Prayag chauhan

Personal information
- Nationality: Indian
- Born: 24 February 1997 (age 29) Nangli village, Delhi
- Height: 172 cm (5 ft 8 in)
- Weight: light welterweight

Boxing career

Medal record
Men's amateur boxing
Representing India
Commonwealth Youth Games
| Bronze medal – third place | 2015 Apia | light welterweight |

= Prayag Chauhan =

Indian boxer (born 1997)

Prayag Chauhan (born 24 February 1997) is an Indian amateur boxer. He won a gold medal in 2013 at the Asian junior boxing championship held in Kazakhstan and a bronze medal at the Commonwealth Youth Games 2015.

== Early life ==
Prayag Chauhan was born on 24 February 1997 in Delhi.

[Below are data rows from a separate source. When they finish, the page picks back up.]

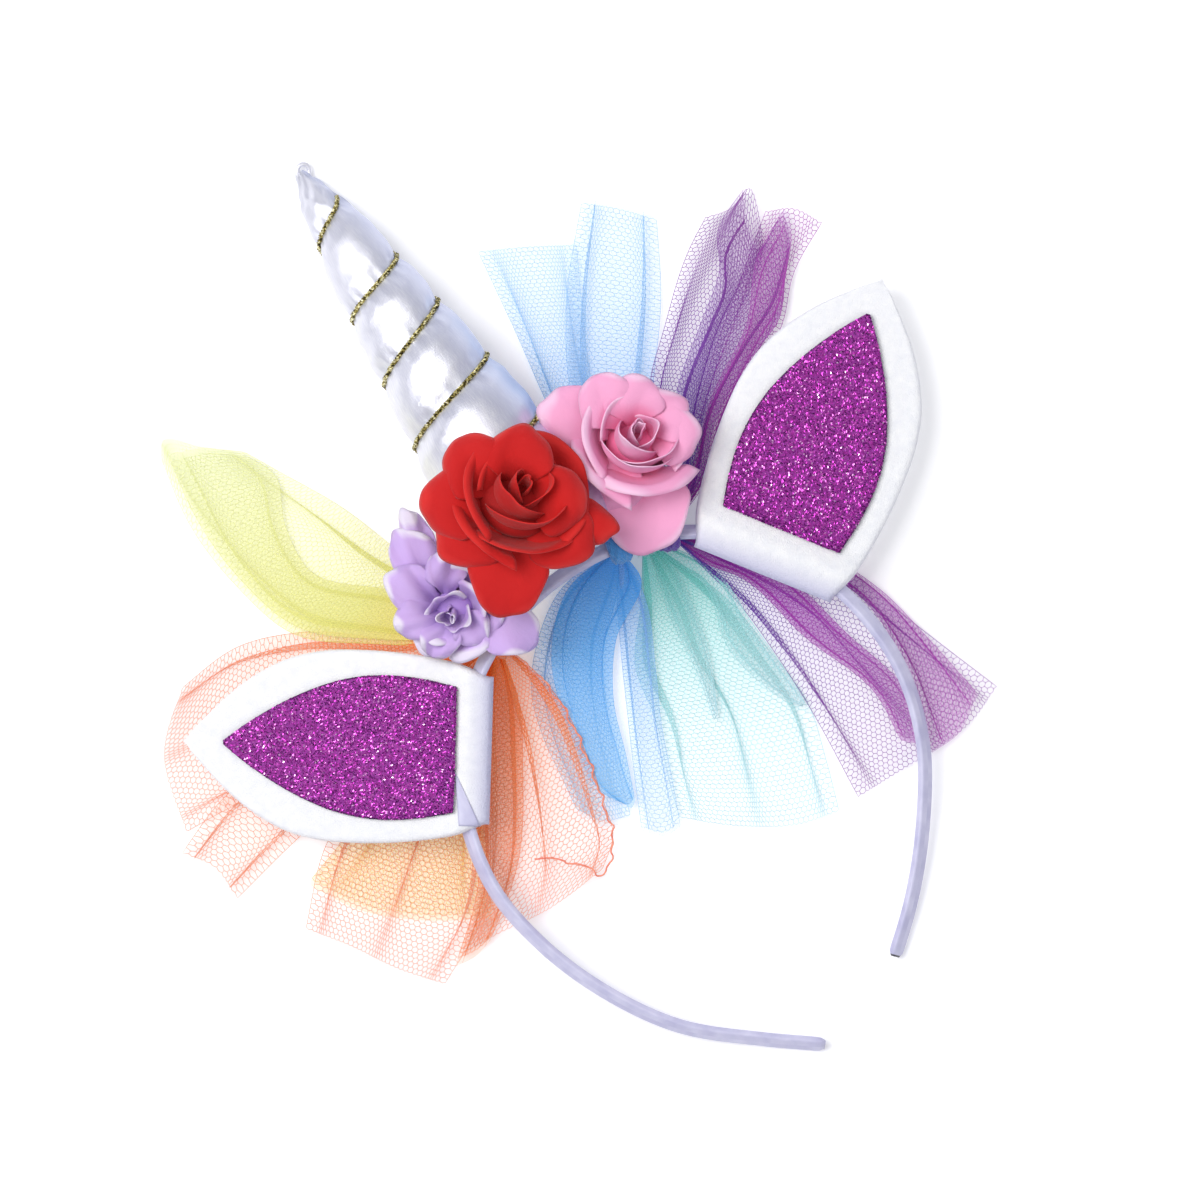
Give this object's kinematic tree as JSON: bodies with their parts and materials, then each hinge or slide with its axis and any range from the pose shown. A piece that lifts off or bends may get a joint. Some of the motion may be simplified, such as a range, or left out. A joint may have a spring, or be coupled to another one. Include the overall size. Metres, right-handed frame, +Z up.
{
  "type": "unicorn horn headband",
  "caption": "Costume headband with a padded spiral horn, two felt ears with glitter centres, cloth roses and knotted net strips, lying on its back.",
  "frame": {"origin": "middle of the underside of the whole headband as it lies on its back", "axes": "+Z up from the surface it lies on, +Y from the open ends of the band to its crown and along the horn, +X to the right seen from above with the horn pointing away"},
  "size_m": [0.2542, 0.286, 0.056],
  "materials": {
    "satin": "satin ribbon wrapped round the strip, soft sheen",
    "silver_cloth": "silver lame cloth over stuffing, fine brushed grain",
    "gold_cord": "metallic braided cord",
    "felt": "thick soft felt, matt and fuzzy",
    "glitter_foam": "foam sheet covered in coarse glitter",
    "red_petals": "pressed cloth petals, matt",
    "pink_petals": "pressed cloth petals, matt, darker towards the root",
    "lilac_petals": "pressed satin petals, soft sheen",
    "net_orange": "soft hexagonal net",
    "net_yellow": "soft hexagonal net",
    "net_blue": "soft hexagonal net",
    "net_teal": "soft hexagonal net",
    "net_purple": "soft hexagonal net"
  },
  "bodies": {
    "root": {"ear_left": "felt", "ear_left_glitter": "glitter_foam", "ear_right": "felt", "ear_right_glitter": "glitter_foam", "headband": "satin", "horn": "silver_cloth", "horn_cord": "gold_cord", "knot_blue": "net_blue", "knot_orange": "net_orange", "knot_purple": "net_purple", "knot_teal": "net_teal", "knot_yellow": "net_yellow", "rose_lilac": "lilac_petals", "rose_pink": "pink_petals", "rose_red": "red_petals", "tulle_blue_down": "net_blue", "tulle_blue_up": "net_blue", "tulle_orange": "net_orange", "tulle_purple_down": "net_purple", "tulle_purple_up": "net_purple", "tulle_teal_down": "net_teal", "tulle_yellow": "net_yellow"}
  },
  "joints": []
}
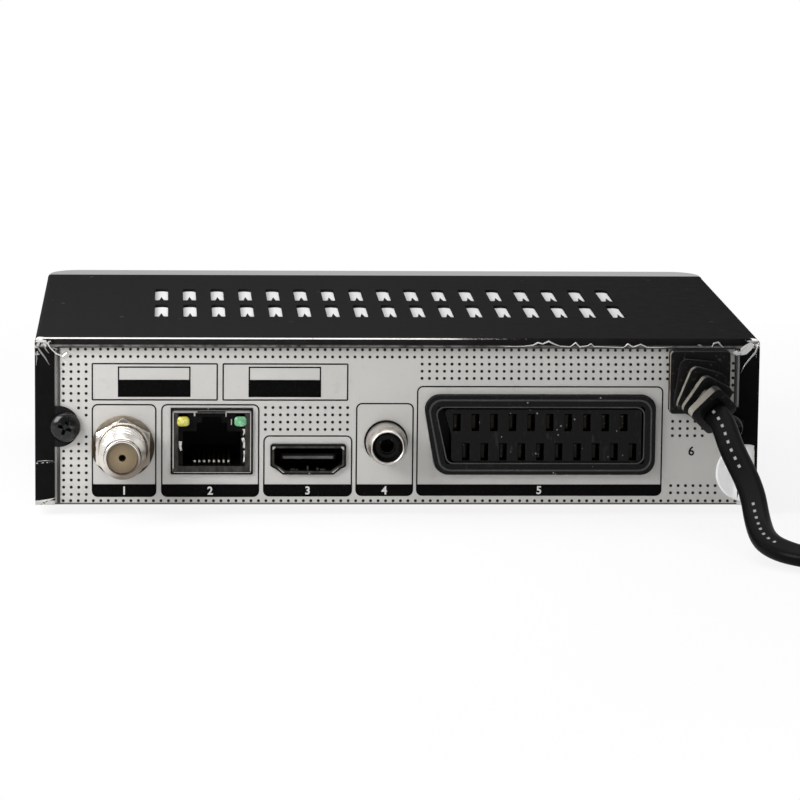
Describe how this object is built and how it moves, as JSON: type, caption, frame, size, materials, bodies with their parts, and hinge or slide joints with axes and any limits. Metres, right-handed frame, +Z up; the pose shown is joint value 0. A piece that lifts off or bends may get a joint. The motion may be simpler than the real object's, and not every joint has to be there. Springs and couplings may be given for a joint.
{
  "type": "satellite television receiver",
  "caption": "Slim sheet-steel satellite receiver with a silver socket panel at the rear, vented lid, front keys with a display window, and a flat mains lead.",
  "frame": {"origin": "on the plane of the feet, midway across the case, and midway between the key caps at the front and the tip of the aerial socket at the back", "axes": "+Z up; +X across the width, towards the aerial socket; +Y towards the rear panel and its sockets"},
  "size_m": [0.2325, 0.1697, 0.0365],
  "materials": {
    "painted_steel": "satin black paint, worn to metal on the rear folds",
    "zinc_steel": "zinc-plated sheet",
    "silver_panel": "silver lacquer with black print",
    "black_screws": "black oxide",
    "zinc_screws": "zinc plate",
    "white_fleece": "matt white fleece",
    "foot_rubber": "matt",
    "bezel_plastic": "gloss black",
    "smoked_window": "smoked acrylic",
    "key_plastic": "gloss black",
    "switch_plastic": "matt",
    "green_board": "solder mask",
    "dark_plastic": "fine matt",
    "socket_shell": "tinned sheet",
    "white_plastic": "matt",
    "gold_contacts": "plated",
    "signal_lights": "tinted resin",
    "nickel": "bright nickel",
    "tan_insulator": "matt",
    "black_aluminium": "black anodised",
    "capacitor_sleeve": "shrink sleeve",
    "wound_core": "ferrite with tape",
    "fuse_glass": "clear tube, plated caps",
    "inner_leads": "insulated leads",
    "fish_paper": "grey fibre sheet",
    "lead_rubber": "black, slightly glossy",
    "tie_strap": "matt",
    "brass_pins": "nickel-plated brass"
  },
  "bodies": {
    "receiver": {"aerial_barrel": "nickel", "aerial_contact": "gold_contacts", "aerial_insulator": "tan_insulator", "aerial_nut": "nickel", "aerial_washer": "nickel", "av_contacts": "gold_contacts", "av_housing": "dark_plastic", "board_pillars": "zinc_screws", "board_screws": "zinc_screws", "bulk_capacitor": "capacitor_sleeve", "chassis_tray": "zinc_steel", "coax_body": "dark_plastic", "coax_contact": "gold_contacts", "coax_shell": "nickel", "cord_coil": "lead_rubber", "cord_tie": "tie_strap", "data_port_shell": "socket_shell", "data_port_tongue": "white_plastic", "display_window": "smoked_window", "electrolytic_capacitors": "capacitor_sleeve", "front_bezel": "bezel_plastic", "front_board": "green_board", "front_ribbon": "inner_leads", "fuse": "fuse_glass", "heatsink": "black_aluminium", "insulation_sheet": "fish_paper", "ir_receiver": "dark_plastic", "led_display": "dark_plastic", "main_board": "green_board", "mains_choke": "wound_core", "mains_wires": "inner_leads", "memory_chips": "dark_plastic", "network_contacts": "gold_contacts", "network_insert": "dark_plastic", "network_lights": "signal_lights", "network_shell": "socket_shell", "plug_body": "lead_rubber", "plug_pins": "brass_pins", "power_board": "green_board", "power_cord": "lead_rubber", "power_harness": "inner_leads", "processor": "dark_plastic", "rear_panel": "silver_panel", "rear_screws": "black_screws", "rubber_feet": "foot_rubber", "strain_relief": "lead_rubber", "switch_bodies": "switch_plastic", "top_cover": "painted_steel", "transformer": "wound_core", "tuner_can": "zinc_steel", "vent_screen": "white_fleece", "video_shell": "socket_shell", "video_tongue": "dark_plastic"},
    "power_button": {"power_button": "key_plastic", "power_plunger": "switch_plastic"},
    "channel_down_button": {"channel_down_button": "key_plastic", "channel_down_plunger": "switch_plastic"},
    "channel_up_button": {"channel_up_button": "key_plastic", "channel_up_plunger": "switch_plastic"}
  },
  "joints": [
    {"name": "power_press", "type": "slide", "parent": "receiver", "child": "power_button", "axis": [0, 1, 0], "range_m": [0, 0.0005], "stiffness_N_per_m": 3000},
    {"name": "channel_down_press", "type": "slide", "parent": "receiver", "child": "channel_down_button", "axis": [0, 1, 0], "range_m": [0, 0.0005], "stiffness_N_per_m": 3000},
    {"name": "channel_up_press", "type": "slide", "parent": "receiver", "child": "channel_up_button", "axis": [0, 1, 0], "range_m": [0, 0.0005], "stiffness_N_per_m": 3000}
  ]
}
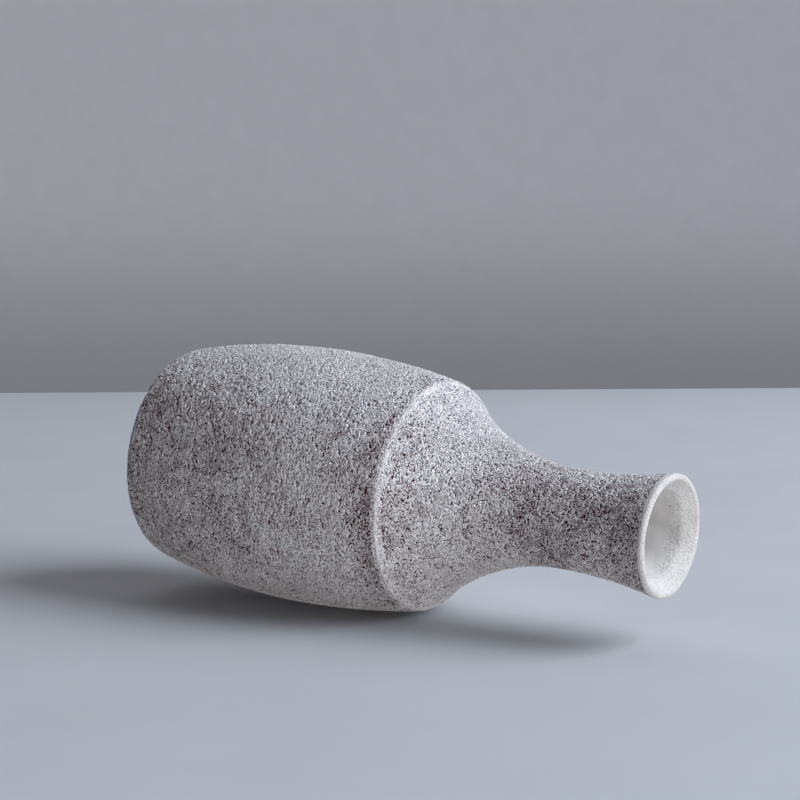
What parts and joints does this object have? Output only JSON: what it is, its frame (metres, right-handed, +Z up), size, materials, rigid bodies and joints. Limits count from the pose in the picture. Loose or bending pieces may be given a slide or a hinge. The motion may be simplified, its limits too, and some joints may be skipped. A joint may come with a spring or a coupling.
{
  "type": "bud vase",
  "caption": "Round-bodied ceramic bud vase with a crisp shoulder ridge, a slender flaring neck, a lip bevelled inside and a granular crackled outer coat.",
  "frame": {"origin": "centre of the flat foot, on the surface the vase stands on", "axes": "+Z up along the vase's axis, from the foot to the mouth; X and Y are any two radii, because the vase is round"},
  "size_m": [0.0678, 0.0678, 0.15],
  "materials": {
    "red_brown_stoneware": "matte, unglazed, fine grog",
    "white_slip": "matte, smooth",
    "crackle_coat": "matte, granular and crackled, dark clay in the pits",
    "white_glaze": "satin, smooth"
  },
  "bodies": {
    "root": {"barrel": "red_brown_stoneware", "shoulder_and_neck": "red_brown_stoneware", "slip_joint": "white_slip", "barrel_coat": "crackle_coat", "shoulder_coat": "crackle_coat", "liner_glaze": "white_glaze", "lip_glaze": "white_glaze"}
  },
  "joints": []
}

His father Mahesh Chauhan is a Karate player and mother Preeti is a Kabaddi player. Prayag Chauhan was a gymnast before joining boxing.

== Career ==
Prayag Chauhan started his boxing career by participating in Asian championship 2013 that was held at Kazakhstan and won gold Medal. He competed in Golden Glove Vojvodina, Serbia and won gold in 2014. In 2015 he won bronze in Youth Commonwealth Games, Samoa.